— Start —

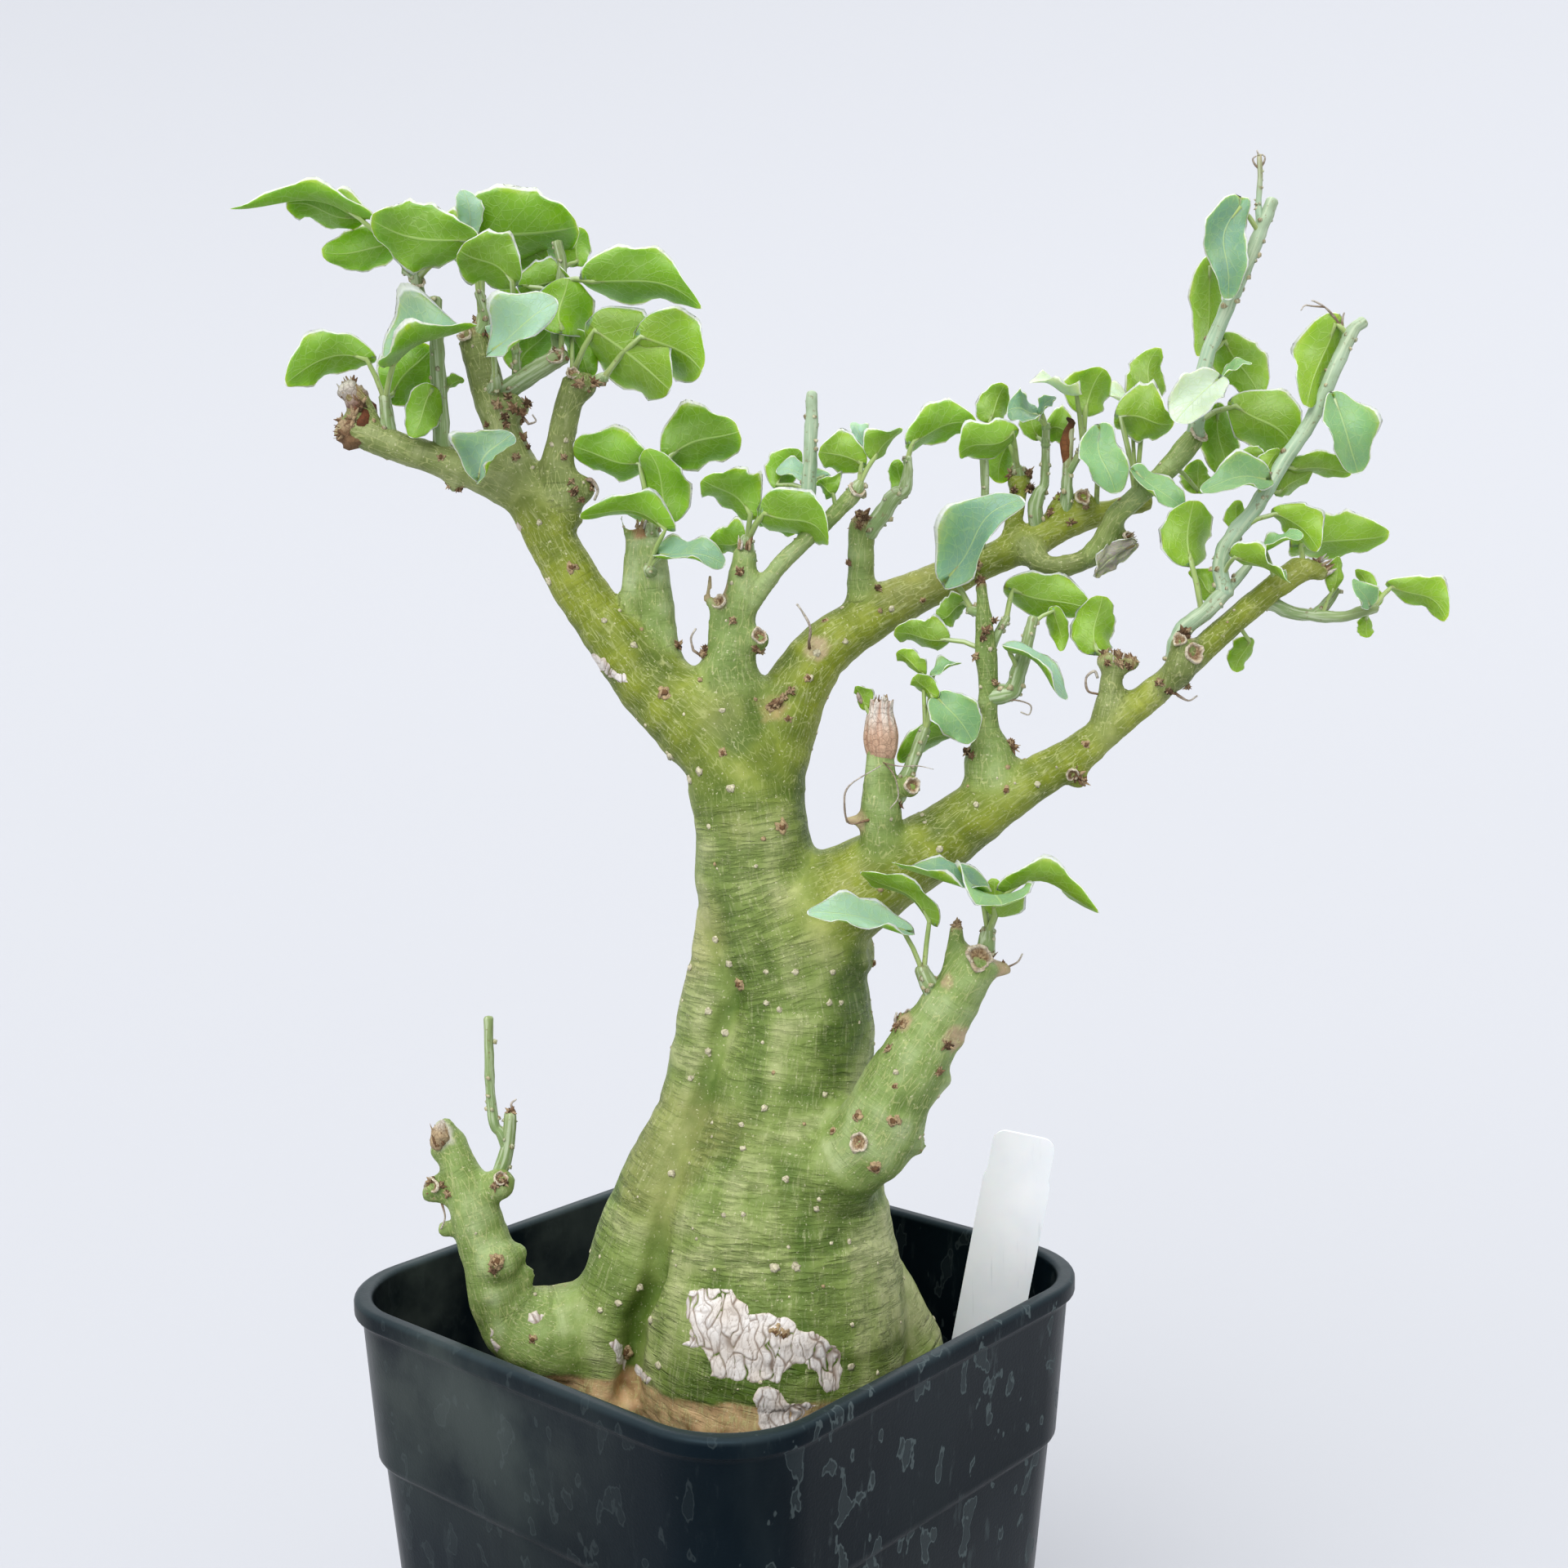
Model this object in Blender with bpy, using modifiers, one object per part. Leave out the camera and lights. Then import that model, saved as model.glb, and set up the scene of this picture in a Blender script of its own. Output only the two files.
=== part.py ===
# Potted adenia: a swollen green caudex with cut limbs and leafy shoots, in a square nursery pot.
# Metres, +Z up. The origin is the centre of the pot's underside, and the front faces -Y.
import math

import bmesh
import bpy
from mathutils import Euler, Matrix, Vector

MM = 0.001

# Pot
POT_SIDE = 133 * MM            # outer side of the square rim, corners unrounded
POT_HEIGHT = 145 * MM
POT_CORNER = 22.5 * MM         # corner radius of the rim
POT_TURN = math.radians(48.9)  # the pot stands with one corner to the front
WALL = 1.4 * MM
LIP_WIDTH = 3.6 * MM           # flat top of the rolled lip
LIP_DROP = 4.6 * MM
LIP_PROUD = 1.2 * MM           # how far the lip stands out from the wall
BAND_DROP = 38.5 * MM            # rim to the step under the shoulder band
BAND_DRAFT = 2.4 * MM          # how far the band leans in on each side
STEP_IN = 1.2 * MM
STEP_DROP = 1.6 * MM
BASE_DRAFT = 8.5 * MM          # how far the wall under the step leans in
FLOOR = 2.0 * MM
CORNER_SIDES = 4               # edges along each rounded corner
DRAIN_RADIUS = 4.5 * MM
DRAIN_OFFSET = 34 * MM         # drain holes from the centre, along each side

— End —
— Start —

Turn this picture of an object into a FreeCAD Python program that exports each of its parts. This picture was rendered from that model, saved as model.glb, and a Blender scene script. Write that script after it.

— End —

What is required -> Extract the lines of the preceding material that run from the line with "Model this object" through the line with "DRAIN_OFFSET = 34", inclusive, reproducing them exactly and adding nothing.

Right answer ->
Model this object in Blender with bpy, using modifiers, one object per part. Leave out the camera and lights. Then import that model, saved as model.glb, and set up the scene of this picture in a Blender script of its own. Output only the two files.
=== part.py ===
# Potted adenia: a swollen green caudex with cut limbs and leafy shoots, in a square nursery pot.
# Metres, +Z up. The origin is the centre of the pot's underside, and the front faces -Y.
import math

import bmesh
import bpy
from mathutils import Euler, Matrix, Vector

MM = 0.001

# Pot
POT_SIDE = 133 * MM            # outer side of the square rim, corners unrounded
POT_HEIGHT = 145 * MM
POT_CORNER = 22.5 * MM         # corner radius of the rim
POT_TURN = math.radians(48.9)  # the pot stands with one corner to the front
WALL = 1.4 * MM
LIP_WIDTH = 3.6 * MM           # flat top of the rolled lip
LIP_DROP = 4.6 * MM
LIP_PROUD = 1.2 * MM           # how far the lip stands out from the wall
BAND_DROP = 38.5 * MM            # rim to the step under the shoulder band
BAND_DRAFT = 2.4 * MM          # how far the band leans in on each side
STEP_IN = 1.2 * MM
STEP_DROP = 1.6 * MM
BASE_DRAFT = 8.5 * MM          # how far the wall under the step leans in
FLOOR = 2.0 * MM
CORNER_SIDES = 4               # edges along each rounded corner
DRAIN_RADIUS = 4.5 * MM
DRAIN_OFFSET = 34 * MM         # drain holes from the centre, along each side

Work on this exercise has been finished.